If you truly need the hessian of your original function, here it is
$$\eqalign{
f &= \|P\| \cr
f^2 &= \|P\|^2 = P:P \cr
f\,df &= P:dP = A^TP:dX \cr
G &= A^TP\,f^{-1} \cr
dG &= A^T\,dP\,f^{-1} - A^TP\,df\,f^{-2} \cr
&= f^{-1}A^TA\,dX - f^{-3}(A^TP)(A^TP:dX) \cr
&= \Big[f^{-1}A^TA{\mathcal E} - f^{-3}(A^TP)\star(A^TP)\Big]:dX \cr
{\mathcal H} &= f^{-1}A^TA{\mathcal E} - f^{-3}(A^TP)\star(A^TP) \cr
}$$
where $\star$ is the tensor product, i.e.
$${\mathcal M}=B\star C \implies {\mathcal M}_{ijkl} = B_{ij}\,C_{kl}$$
Calculate first the gradient vector: use the chain rule and calculate the partial derivatives of $f(x)$ w.r.t $x \in R^n$. You will get a function that eats a vector and produce other "vector" $g(x) \in R^n$ (well this is an abuse of notation and terminology, $g(x)$ produces a vector of functions not a vector in $R^n$ so it is really a "vector operator").
Then you will take the partial derivatives of $g(x)$ w.r.t $x$ again applying the chain rule. For that you can see $g(x)$ as a vector of simpler functions $g_i(x) \in R$ each of which eats a vector and produces a scalar value.

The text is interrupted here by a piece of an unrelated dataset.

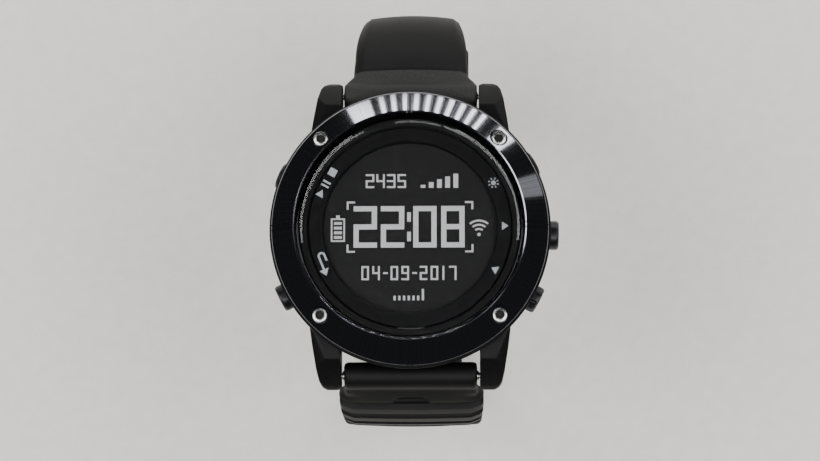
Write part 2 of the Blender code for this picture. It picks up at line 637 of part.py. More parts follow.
# ---- Buckle and keepers ----
def buckle(end, pin):
    """A U of metal on a cross bar, with a tongue that rests on the U's front."""
    inner = STRAP_END_WIDE / 2 + GAP
    outer = inner + BUCKLE_ARM
    front, corner = BUCKLE_LONG, 0.0035
    arc = [(corner * math.sin(t), corner * (1 - math.cos(t)))
           for t in (math.radians(22.5 * k) for k in range(5))]
    right = [(outer - dy, front - corner + dx) for dx, dy in arc]
    outline = [(outer, -BUCKLE_REAR)] + right + [(-x, y) for x, y in reversed(right)]
    outline += [(-outer, -BUCKLE_REAR), (-inner, -BUCKLE_REAR), (-inner, front - BUCKLE_FRONT),
                (inner, front - BUCKLE_FRONT), (inner, -BUCKLE_REAR)]
    frame = plate("buckle_frame", outline, BUCKLE_THICK / 2, POLISHED_BLACK, end)
    reach = outer - 0.0006
    combine(frame, "DIFFERENCE",
            rod("buckle_bore", BUCKLE_BAR_R + GAP, -reach - GAP, reach + GAP, None, pin, 12))
    rod("buckle_bar", BUCKLE_BAR_R, -reach, reach, STEEL, pin, 12)
    low = BUCKLE_THICK / 2 + GAP
    eye = BUCKLE_BAR_R + GAP
    wall = eye + 0.0008
    arm = [(0.0, wall), (0.0, eye + 0.0001), (eye + 0.0002, 0.0), (wall, 0.0), (wall + 0.0010, low - 0.0008),
           (front - BUCKLE_FRONT - 0.0010, low), (front + 0.0002, low),
           (front + 0.0006, low + 0.0004), (front + 0.0002, low + TONGUE_THICK - 0.0004),
           (front - 0.0030, low + TONGUE_THICK), (wall, low + TONGUE_THICK)]
    place = end @ Matrix(((0, 0, 1, 0), (1, 0, 0, 0), (0, 1, 0, 0), (0, 0, 0, 1)))
    tongue = washer("buckle_tongue", eye, wall, -TONGUE_WIDE / 2, TONGUE_WIDE / 2, STEEL, pin)
    combine(tongue, "UNION", plate("tongue_arm", arm, TONGUE_WIDE / 2, None, place))


def keeper(name, half, distance):
    """A loop of the strap's own silicone, with room for the tail on its outer side."""
    place = on_strap(half, distance)
    wide = blend_width(distance, half["widths"]) / 2 + GAP
    low = -half["thick"](distance) / 2 - GAP
    high = low + KEEPER_ROOM
    size = (2 * (wide + KEEPER_WALL), KEEPER_LONG, high - low + 2 * KEEPER_WALL)
    centre = (0, 0, (low + high) / 2)
    loop = block(name, size, centre, SILICONE, place, 0.0006)
    combine(loop, "DIFFERENCE", block(name + "_room", (2 * wide, 0.02, high - low), centre, None, place))


# ---- The watch ----
empty_the_scene()
WATCH = collection("smartwatch")
CUTTERS = collection("cutters")
BLACK_METAL = look("satin black steel", (0.012, 0.012, 0.013), 0.42, 0.9)
POLISHED_BLACK = look("polished black steel", (0.02, 0.02, 0.022), 0.15, 1.0)
STEEL = look("stainless steel", (0.55, 0.55, 0.54), 0.25, 1.0)
GLASS = look("glass", (0.6, 0.63, 0.65), 0.02)
SCREEN = look("display", (0.015, 0.015, 0.015), 0.3)
PLASTIC = look("black plastic", (0.008, 0.008, 0.009), 0.45)
RUBBER = look("seal rubber", (0.02, 0.02, 0.02), 0.7)
SILICONE = look("strap silicone", (0.016, 0.017, 0.017), 0.6)
BRASS = look("gold plated brass", (0.7, 0.5, 0.2), 0.3, 1.0)
GREEN = look("circuit board", (0.01, 0.08, 0.03), 0.5)
AMBER = look("ribbon film", (0.35, 0.15, 0.03), 0.5)
SILVER = look("battery foil", (0.5, 0.5, 0.52), 0.4, 0.7)

case_frame()
bezel()
crystal()
inside()
rear_cover()
for button_name, (button_clock, button_proud, button_cap) in BUTTONS.items():
    button(button_name, button_clock, button_proud, button_cap)
spring_bar("spring_bar_12", 1)
spring_bar("spring_bar_6", -1)
upper_strap()
lower_strap()
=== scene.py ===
import math
import bpy
from mathutils import Matrix, Vector


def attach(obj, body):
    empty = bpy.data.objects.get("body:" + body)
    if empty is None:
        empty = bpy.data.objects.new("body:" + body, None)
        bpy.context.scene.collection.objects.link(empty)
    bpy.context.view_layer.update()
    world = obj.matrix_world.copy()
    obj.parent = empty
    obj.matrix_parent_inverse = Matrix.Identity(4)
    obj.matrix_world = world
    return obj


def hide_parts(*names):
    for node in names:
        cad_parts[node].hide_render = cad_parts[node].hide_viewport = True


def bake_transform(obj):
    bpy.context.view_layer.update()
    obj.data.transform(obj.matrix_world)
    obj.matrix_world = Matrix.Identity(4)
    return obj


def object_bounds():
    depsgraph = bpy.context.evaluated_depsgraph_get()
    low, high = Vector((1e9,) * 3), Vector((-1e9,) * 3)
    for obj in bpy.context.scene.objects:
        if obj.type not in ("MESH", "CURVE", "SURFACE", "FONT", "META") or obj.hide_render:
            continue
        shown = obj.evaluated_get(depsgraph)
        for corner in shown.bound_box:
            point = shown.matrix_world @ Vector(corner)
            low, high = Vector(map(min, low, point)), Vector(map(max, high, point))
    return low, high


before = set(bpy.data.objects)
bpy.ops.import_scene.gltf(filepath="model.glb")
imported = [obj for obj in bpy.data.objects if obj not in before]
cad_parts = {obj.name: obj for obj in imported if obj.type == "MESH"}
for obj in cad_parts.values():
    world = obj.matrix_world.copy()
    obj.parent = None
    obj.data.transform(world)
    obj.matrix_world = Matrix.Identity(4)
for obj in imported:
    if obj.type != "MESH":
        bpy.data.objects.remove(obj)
cad_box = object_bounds()
MM = 0.001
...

So for each dimension of $g(x)$ you have a function $g_i(x) \in R$. So taking the partial derivatives of $g(x)$ w.r.t $x$ amounts to taking the partial derivatives of $g_i(x) \in R$ w.r.t $x$ and put them toguether. That is the Hessian matrix.
In the same way that we see the derivative of $f(x)$ w.r.t $x$ is producing a vector operator, we can see the derivative of $g_i(x)$ w.r.t $x$ as producing a vector operator and hence the derivative of $g(x)$ w.r.t $x$ is producing a matrix operator named Hessian matrix.